There were no shortage of suggested constructive solutions at this week’s meeting either. Cllr Danny Collins called for “more staff on the ground” and Cllr Karen Coakley wanted “enhanced powers” for litter wardens, while Cllr Marcia D’Alton said compactor bins should be installed,
Bizarrely, Mr Lucey would be happier with no bins at all!
He did offer up some solutions in regards to businesses doing more to reduce littering, and maybe he has a point, but it looked like he was passing the buck.
Then the usual solution was offered up: yet another public awareness campaign.
Great! We can’t have more bins emptied more often, but we will get a lecture on littering: one the law-abiding majority will heed with a sigh, while the message goes in one ear and out the other of the litterbugs amongst us.
Education rather than enforcement, they say, while the rest of us shake our heads as we know it will not make a jot of difference. Education rather than enforcement is just another way of saying words rather than action.
In what is surely a triumph of hope over experience, Mr Lucey announced: “We will be starting a public campaign. It will appeal to the hearts and minds of Cork people to show more respect. We are not throwing more money into this. We will work on people’s senses.”
But the senseless minority have no shame and won’t listen.
This had echoes of yet another public awareness campaign announced this week by Cork County Council, to combat dog fouling.
They could make a bigger effort to punish offenders, or examine a scheme rolled out in Leitrim to use dog DNA to trace offending dogs and their owners. Instead, they are sending out the message ‘Please pick up after your dog’.

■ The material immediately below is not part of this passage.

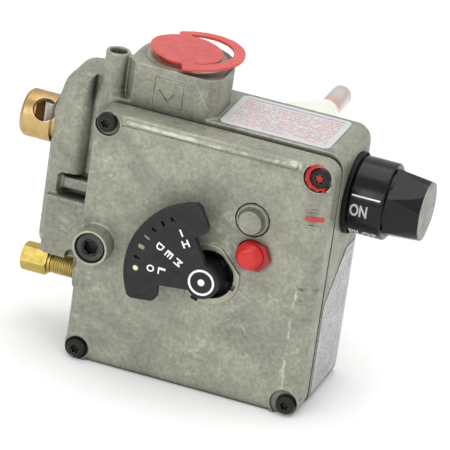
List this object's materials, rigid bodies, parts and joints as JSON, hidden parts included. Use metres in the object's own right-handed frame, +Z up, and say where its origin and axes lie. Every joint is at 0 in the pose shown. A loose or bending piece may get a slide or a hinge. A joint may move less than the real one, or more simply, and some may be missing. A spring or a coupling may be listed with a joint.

Yeah, good luck with that.
I have written here before that Ireland is perhaps the worst nation in all of Europe when it comes to devolving real powers to local government.
In most countries, strong local councils are the bedrock of society, but our Government jealously lords its power over them, while ironically, handing over most of the big decisions to Brussels.
Add in the unholy mess of a Seanad the people really should have abolished a decade ago, and you are left with a creaking power structure barely fit for purpose.
And you are left with councils that appear so far removed from their own people and elected councillors, that they too often seem happy to wash their hands of the few issues within their remit.
The weakness inherent in our local governance will only be illuminated further in the coming years, when, inevitably, the Local Property Tax (LPT), or Household Charge, begins to increase.
This tax, which helps to fund essential local services such as parks, libraries, maintenance and cleaning of streets, is very low in Ireland compared to other nations, making up just 1.5% of Irish GDP, compared with 4% for our nearest neighbours, France and the UK.
We should really be paying €2,000 a year here, and as the dust settles from the pandemic, I expect the tax to rise steeply. Maybe then more power will be devolved to local government and it will start to tackle bread and butter issues that really hack off the public.
Tackle them... not issue anther public information campaign.